■ **Instructions to follow**: Make an exact copy of the listing below.

■ **Collected material**:

* * * * *

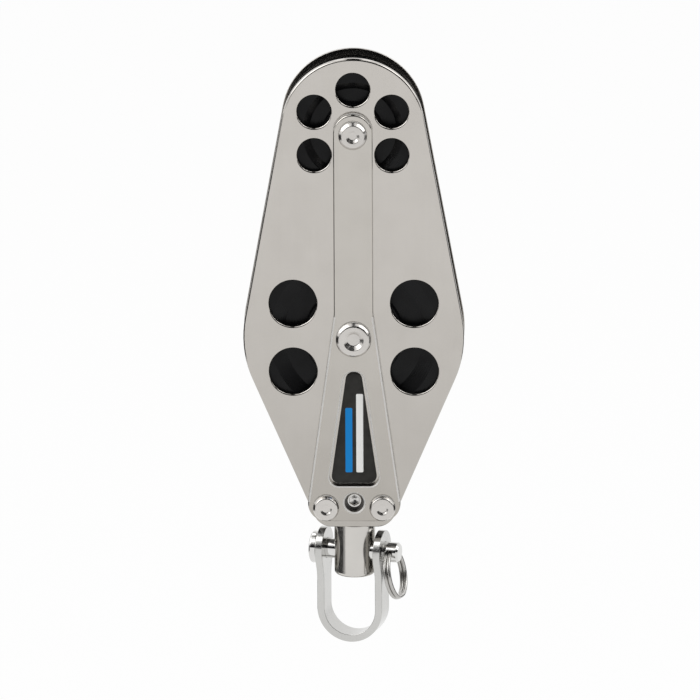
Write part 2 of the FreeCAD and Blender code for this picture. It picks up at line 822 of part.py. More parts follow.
def check_and_export():
    for item in document.Objects:
        if "Invalid" in item.State or "Error" in item.State:
            raise RuntimeError("%s did not build: %s" % (item.Name, item.State))
    os.makedirs("parts", exist_ok=True)
    pieces = {item.Label: item for item in document.Objects if item.Label in PART_NAMES}
    for name in PART_NAMES:
        shape = pieces[name].Shape
        if shape.isNull() or not shape.isValid() or not shape.Solids:
            raise RuntimeError("%s has no valid solid" % name)
    for name in PART_NAMES:
        shape = pieces[name].Shape
        shape.exportStep("parts/%s.step" % name)
        box = shape.BoundBox
        print("%s: %d solid, %.1f mm3, z %.2f to %.2f" % (
            name, len(shape.Solids), shape.Volume, box.ZMin, box.ZMax))


build()
check_and_export()
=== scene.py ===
import bpy
import bmesh
import math
from mathutils import Matrix, Vector


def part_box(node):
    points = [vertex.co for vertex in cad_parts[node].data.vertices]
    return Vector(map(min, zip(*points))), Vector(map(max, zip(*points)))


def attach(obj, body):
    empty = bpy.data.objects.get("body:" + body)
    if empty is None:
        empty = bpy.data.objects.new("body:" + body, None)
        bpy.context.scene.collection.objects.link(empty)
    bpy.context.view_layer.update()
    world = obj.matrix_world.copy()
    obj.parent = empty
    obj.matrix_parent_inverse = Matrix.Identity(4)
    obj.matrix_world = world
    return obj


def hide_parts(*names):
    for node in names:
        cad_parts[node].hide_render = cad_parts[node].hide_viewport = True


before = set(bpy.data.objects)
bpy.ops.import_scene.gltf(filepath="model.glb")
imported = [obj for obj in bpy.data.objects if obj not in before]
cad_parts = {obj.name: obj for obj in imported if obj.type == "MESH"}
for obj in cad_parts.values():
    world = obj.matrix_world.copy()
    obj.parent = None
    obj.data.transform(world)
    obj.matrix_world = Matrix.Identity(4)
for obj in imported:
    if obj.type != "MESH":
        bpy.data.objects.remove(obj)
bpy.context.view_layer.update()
mm = 0.001                      # pieces are drawn in millimetres and scaled down once they are done

drawing = {
    "flatStrip": 0.25,          # a narrow strip beside each rounding keeps the flat faces flat
    "cornerSteps": 6,           # edges that stand for a rounded corner
    "arcStep": 4.0,             # degrees between two sections of a swept rim
    "roundSteps": 96,           # sections of a turned piece
    "sharpAngle": 40.0,         # edges steeper than this stay sharp
}

# points closer than these count as one: on plates, on turned pieces, across a mirror and on a cut
samePlace = {"plate": 0.001, "turned": 0.0005, "mirror": 0.002, "cut": 0.0001}
print("frame loaded:", len(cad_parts), "nodes")


# Tools for drawing pieces

def roundCorner(bm, vert, radius):
    # rounds one corner of a bare chain of edges to a radius
    ways = [(edge.other_vert(vert).co - vert.co).normalized() for edge in vert.link_edges]
    setback = radius / math.tan(ways[0].angle(ways[1]) / 2)
    bmesh.ops.bevel(bm, geom=[vert], offset=setback, segments=drawing["cornerSteps"], profile=0.5,
                    affect="VERTICES", material=-1, clamp_overlap=False)


def edgesOf(verts):
    # the edges that meet these vertices, each once and always in the same order
    return list(dict.fromkeys(edge for vert in verts for edge in vert.link_edges))


def onlyEdges(items):
    return [item for item in items if isinstance(item, bmesh.types.BMEdge)]


def onlyVerts(items):
    return [item for item in items if isinstance(item, bmesh.types.BMVert)]


def drawChain(bm, corners):
    # joins corners (place, radius) with edges and rounds those that have a radius
    old = set(bm.verts)
    verts = [bm.verts.new(place) for place, radius in corners]
    for pair in zip(verts, verts[1:]):
        bm.edges.new(pair)
    for vert, (place, radius) in zip(verts, corners):
        if radius > 0:
            roundCorner(bm, vert, radius)
    fresh = [vert for vert in bm.verts if vert not in old]
    return fresh + edgesOf(fresh)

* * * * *

■ **Completed task**:
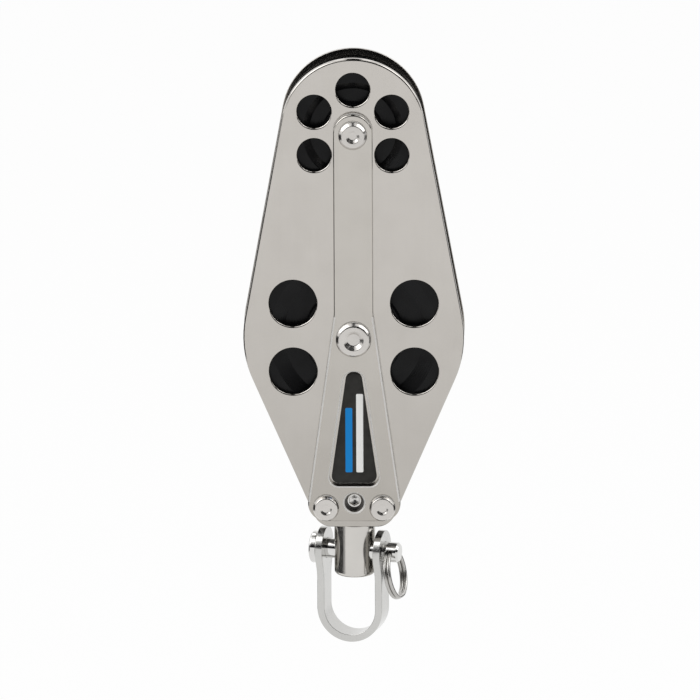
Write part 2 of the FreeCAD and Blender code for this picture. It picks up at line 822 of part.py. More parts follow.
def check_and_export():
    for item in document.Objects:
        if "Invalid" in item.State or "Error" in item.State:
            raise RuntimeError("%s did not build: %s" % (item.Name, item.State))
    os.makedirs("parts", exist_ok=True)
    pieces = {item.Label: item for item in document.Objects if item.Label in PART_NAMES}
    for name in PART_NAMES:
        shape = pieces[name].Shape
        if shape.isNull() or not shape.isValid() or not shape.Solids:
            raise RuntimeError("%s has no valid solid" % name)
    for name in PART_NAMES:
        shape = pieces[name].Shape
        shape.exportStep("parts/%s.step" % name)
        box = shape.BoundBox
        print("%s: %d solid, %.1f mm3, z %.2f to %.2f" % (
            name, len(shape.Solids), shape.Volume, box.ZMin, box.ZMax))


build()
check_and_export()
=== scene.py ===
import bpy
import bmesh
import math
from mathutils import Matrix, Vector


def part_box(node):
    points = [vertex.co for vertex in cad_parts[node].data.vertices]
    return Vector(map(min, zip(*points))), Vector(map(max, zip(*points)))


def attach(obj, body):
    empty = bpy.data.objects.get("body:" + body)
    if empty is None:
        empty = bpy.data.objects.new("body:" + body, None)
        bpy.context.scene.collection.objects.link(empty)
    bpy.context.view_layer.update()
    world = obj.matrix_world.copy()
    obj.parent = empty
    obj.matrix_parent_inverse = Matrix.Identity(4)
    obj.matrix_world = world
    return obj


def hide_parts(*names):
    for node in names:
        cad_parts[node].hide_render = cad_parts[node].hide_viewport = True


before = set(bpy.data.objects)
bpy.ops.import_scene.gltf(filepath="model.glb")
imported = [obj for obj in bpy.data.objects if obj not in before]
cad_parts = {obj.name: obj for obj in imported if obj.type == "MESH"}
for obj in cad_parts.values():
    world = obj.matrix_world.copy()
    obj.parent = None
    obj.data.transform(world)
    obj.matrix_world = Matrix.Identity(4)
for obj in imported:
    if obj.type != "MESH":
        bpy.data.objects.remove(obj)
bpy.context.view_layer.update()
mm = 0.001                      # pieces are drawn in millimetres and scaled down once they are done

drawing = {
    "flatStrip": 0.25,          # a narrow strip beside each rounding keeps the flat faces flat
    "cornerSteps": 6,           # edges that stand for a rounded corner
    "arcStep": 4.0,             # degrees between two sections of a swept rim
    "roundSteps": 96,           # sections of a turned piece
    "sharpAngle": 40.0,         # edges steeper than this stay sharp
}

# points closer than these count as one: on plates, on turned pieces, across a mirror and on a cut
samePlace = {"plate": 0.001, "turned": 0.0005, "mirror": 0.002, "cut": 0.0001}
print("frame loaded:", len(cad_parts), "nodes")


# Tools for drawing pieces

def roundCorner(bm, vert, radius):
    # rounds one corner of a bare chain of edges to a radius
    ways = [(edge.other_vert(vert).co - vert.co).normalized() for edge in vert.link_edges]
    setback = radius / math.tan(ways[0].angle(ways[1]) / 2)
    bmesh.ops.bevel(bm, geom=[vert], offset=setback, segments=drawing["cornerSteps"], profile=0.5,
                    affect="VERTICES", material=-1, clamp_overlap=False)


def edgesOf(verts):
    # the edges that meet these vertices, each once and always in the same order
    return list(dict.fromkeys(edge for vert in verts for edge in vert.link_edges))


def onlyEdges(items):
    return [item for item in items if isinstance(item, bmesh.types.BMEdge)]


def onlyVerts(items):
    return [item for item in items if isinstance(item, bmesh.types.BMVert)]


def drawChain(bm, corners):
    # joins corners (place, radius) with edges and rounds those that have a radius
    old = set(bm.verts)
    verts = [bm.verts.new(place) for place, radius in corners]
    for pair in zip(verts, verts[1:]):
        bm.edges.new(pair)
    for vert, (place, radius) in zip(verts, corners):
        if radius > 0:
            roundCorner(bm, vert, radius)
    fresh = [vert for vert in bm.verts if vert not in old]
    return fresh + edgesOf(fresh)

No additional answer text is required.